Brief
Output the material beneath exactly, leaving nothing out.

Information supplied
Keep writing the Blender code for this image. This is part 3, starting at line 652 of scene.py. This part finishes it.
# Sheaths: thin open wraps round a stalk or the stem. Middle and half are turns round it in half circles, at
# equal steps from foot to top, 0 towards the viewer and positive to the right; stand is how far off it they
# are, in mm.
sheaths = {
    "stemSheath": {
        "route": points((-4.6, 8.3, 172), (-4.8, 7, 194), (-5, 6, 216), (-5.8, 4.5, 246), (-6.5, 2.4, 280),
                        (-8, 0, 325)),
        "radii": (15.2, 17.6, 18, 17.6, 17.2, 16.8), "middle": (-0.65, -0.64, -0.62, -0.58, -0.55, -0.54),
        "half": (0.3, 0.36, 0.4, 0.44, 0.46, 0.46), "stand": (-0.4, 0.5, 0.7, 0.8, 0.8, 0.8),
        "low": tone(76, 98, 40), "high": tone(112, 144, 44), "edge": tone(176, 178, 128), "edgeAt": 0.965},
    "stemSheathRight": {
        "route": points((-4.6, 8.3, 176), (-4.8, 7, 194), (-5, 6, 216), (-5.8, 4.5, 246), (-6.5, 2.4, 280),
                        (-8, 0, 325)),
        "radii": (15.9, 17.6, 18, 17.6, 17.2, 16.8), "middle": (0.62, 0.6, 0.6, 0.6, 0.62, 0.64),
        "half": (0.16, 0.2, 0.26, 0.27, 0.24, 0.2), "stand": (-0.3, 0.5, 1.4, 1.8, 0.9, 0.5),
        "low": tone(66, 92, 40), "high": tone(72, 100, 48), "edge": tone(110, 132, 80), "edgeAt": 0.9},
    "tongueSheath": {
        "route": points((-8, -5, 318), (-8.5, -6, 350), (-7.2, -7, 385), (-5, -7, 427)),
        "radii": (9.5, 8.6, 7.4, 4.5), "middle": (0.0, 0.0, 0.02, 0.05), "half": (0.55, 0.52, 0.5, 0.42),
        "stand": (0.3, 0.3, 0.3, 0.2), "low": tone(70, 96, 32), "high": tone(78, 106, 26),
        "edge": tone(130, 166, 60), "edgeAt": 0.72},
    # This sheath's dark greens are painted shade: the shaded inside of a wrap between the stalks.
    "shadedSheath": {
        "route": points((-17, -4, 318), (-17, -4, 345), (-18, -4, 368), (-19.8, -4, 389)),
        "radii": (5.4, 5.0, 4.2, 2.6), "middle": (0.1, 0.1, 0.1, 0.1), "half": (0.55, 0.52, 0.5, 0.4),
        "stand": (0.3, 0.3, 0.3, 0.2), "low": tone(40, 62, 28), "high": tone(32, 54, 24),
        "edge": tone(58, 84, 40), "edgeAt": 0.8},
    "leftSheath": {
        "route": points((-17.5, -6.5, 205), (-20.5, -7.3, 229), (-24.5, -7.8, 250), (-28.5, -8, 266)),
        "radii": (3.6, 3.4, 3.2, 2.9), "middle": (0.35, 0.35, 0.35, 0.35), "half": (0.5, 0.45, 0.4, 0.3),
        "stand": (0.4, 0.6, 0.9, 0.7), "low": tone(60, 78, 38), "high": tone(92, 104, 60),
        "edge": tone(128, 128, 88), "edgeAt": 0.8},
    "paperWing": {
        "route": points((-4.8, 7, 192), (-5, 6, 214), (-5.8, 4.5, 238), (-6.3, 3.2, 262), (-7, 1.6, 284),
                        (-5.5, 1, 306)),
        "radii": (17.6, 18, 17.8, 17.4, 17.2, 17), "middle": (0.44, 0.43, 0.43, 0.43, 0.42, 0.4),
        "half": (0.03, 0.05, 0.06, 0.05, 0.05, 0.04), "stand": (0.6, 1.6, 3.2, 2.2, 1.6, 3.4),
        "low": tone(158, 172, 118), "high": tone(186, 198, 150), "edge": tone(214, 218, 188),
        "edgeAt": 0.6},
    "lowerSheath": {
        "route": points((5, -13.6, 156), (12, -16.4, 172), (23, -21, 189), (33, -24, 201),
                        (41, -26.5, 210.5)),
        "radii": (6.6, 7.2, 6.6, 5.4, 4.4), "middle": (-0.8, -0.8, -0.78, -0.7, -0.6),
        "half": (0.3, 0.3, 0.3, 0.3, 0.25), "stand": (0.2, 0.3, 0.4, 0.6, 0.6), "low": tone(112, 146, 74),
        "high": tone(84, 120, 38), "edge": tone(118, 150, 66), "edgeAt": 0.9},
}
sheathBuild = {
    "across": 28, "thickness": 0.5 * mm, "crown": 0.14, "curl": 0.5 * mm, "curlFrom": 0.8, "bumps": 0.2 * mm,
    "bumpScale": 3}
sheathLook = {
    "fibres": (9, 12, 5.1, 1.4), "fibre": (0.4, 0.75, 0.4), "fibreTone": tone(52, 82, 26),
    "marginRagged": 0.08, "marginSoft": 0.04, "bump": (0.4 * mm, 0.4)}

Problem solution
Keep writing the Blender code for this image. This is part 3, starting at line 652 of scene.py. This part finishes it.
# Sheaths: thin open wraps round a stalk or the stem. Middle and half are turns round it in half circles, at
# equal steps from foot to top, 0 towards the viewer and positive to the right; stand is how far off it they
# are, in mm.
sheaths = {
    "stemSheath": {
        "route": points((-4.6, 8.3, 172), (-4.8, 7, 194), (-5, 6, 216), (-5.8, 4.5, 246), (-6.5, 2.4, 280),
                        (-8, 0, 325)),
        "radii": (15.2, 17.6, 18, 17.6, 17.2, 16.8), "middle": (-0.65, -0.64, -0.62, -0.58, -0.55, -0.54),
        "half": (0.3, 0.36, 0.4, 0.44, 0.46, 0.46), "stand": (-0.4, 0.5, 0.7, 0.8, 0.8, 0.8),
        "low": tone(76, 98, 40), "high": tone(112, 144, 44), "edge": tone(176, 178, 128), "edgeAt": 0.965},
    "stemSheathRight": {
        "route": points((-4.6, 8.3, 176), (-4.8, 7, 194), (-5, 6, 216), (-5.8, 4.5, 246), (-6.5, 2.4, 280),
                        (-8, 0, 325)),
        "radii": (15.9, 17.6, 18, 17.6, 17.2, 16.8), "middle": (0.62, 0.6, 0.6, 0.6, 0.62, 0.64),
        "half": (0.16, 0.2, 0.26, 0.27, 0.24, 0.2), "stand": (-0.3, 0.5, 1.4, 1.8, 0.9, 0.5),
        "low": tone(66, 92, 40), "high": tone(72, 100, 48), "edge": tone(110, 132, 80), "edgeAt": 0.9},
    "tongueSheath": {
        "route": points((-8, -5, 318), (-8.5, -6, 350), (-7.2, -7, 385), (-5, -7, 427)),
        "radii": (9.5, 8.6, 7.4, 4.5), "middle": (0.0, 0.0, 0.02, 0.05), "half": (0.55, 0.52, 0.5, 0.42),
        "stand": (0.3, 0.3, 0.3, 0.2), "low": tone(70, 96, 32), "high": tone(78, 106, 26),
        "edge": tone(130, 166, 60), "edgeAt": 0.72},
    # This sheath's dark greens are painted shade: the shaded inside of a wrap between the stalks.
    "shadedSheath": {
        "route": points((-17, -4, 318), (-17, -4, 345), (-18, -4, 368), (-19.8, -4, 389)),
        "radii": (5.4, 5.0, 4.2, 2.6), "middle": (0.1, 0.1, 0.1, 0.1), "half": (0.55, 0.52, 0.5, 0.4),
        "stand": (0.3, 0.3, 0.3, 0.2), "low": tone(40, 62, 28), "high": tone(32, 54, 24),
        "edge": tone(58, 84, 40), "edgeAt": 0.8},
    "leftSheath": {
        "route": points((-17.5, -6.5, 205), (-20.5, -7.3, 229), (-24.5, -7.8, 250), (-28.5, -8, 266)),
        "radii": (3.6, 3.4, 3.2, 2.9), "middle": (0.35, 0.35, 0.35, 0.35), "half": (0.5, 0.45, 0.4, 0.3),
        "stand": (0.4, 0.6, 0.9, 0.7), "low": tone(60, 78, 38), "high": tone(92, 104, 60),
        "edge": tone(128, 128, 88), "edgeAt": 0.8},
    "paperWing": {
        "route": points((-4.8, 7, 192), (-5, 6, 214), (-5.8, 4.5, 238), (-6.3, 3.2, 262), (-7, 1.6, 284),
                        (-5.5, 1, 306)),
        "radii": (17.6, 18, 17.8, 17.4, 17.2, 17), "middle": (0.44, 0.43, 0.43, 0.43, 0.42, 0.4),
        "half": (0.03, 0.05, 0.06, 0.05, 0.05, 0.04), "stand": (0.6, 1.6, 3.2, 2.2, 1.6, 3.4),
        "low": tone(158, 172, 118), "high": tone(186, 198, 150), "edge": tone(214, 218, 188),
        "edgeAt": 0.6},
    "lowerSheath": {
        "route": points((5, -13.6, 156), (12, -16.4, 172), (23, -21, 189), (33, -24, 201),
                        (41, -26.5, 210.5)),
        "radii": (6.6, 7.2, 6.6, 5.4, 4.4), "middle": (-0.8, -0.8, -0.78, -0.7, -0.6),
        "half": (0.3, 0.3, 0.3, 0.3, 0.25), "stand": (0.2, 0.3, 0.4, 0.6, 0.6), "low": tone(112, 146, 74),
        "high": tone(84, 120, 38), "edge": tone(118, 150, 66), "edgeAt": 0.9},
}
sheathBuild = {
    "across": 28, "thickness": 0.5 * mm, "crown": 0.14, "curl": 0.5 * mm, "curlFrom": 0.8, "bumps": 0.2 * mm,
    "bumpScale": 3}
sheathLook = {
    "fibres": (9, 12, 5.1, 1.4), "fibre": (0.4, 0.75, 0.4), "fibreTone": tone(52, 82, 26),
    "marginRagged": 0.08, "marginSoft": 0.04, "bump": (0.4 * mm, 0.4)}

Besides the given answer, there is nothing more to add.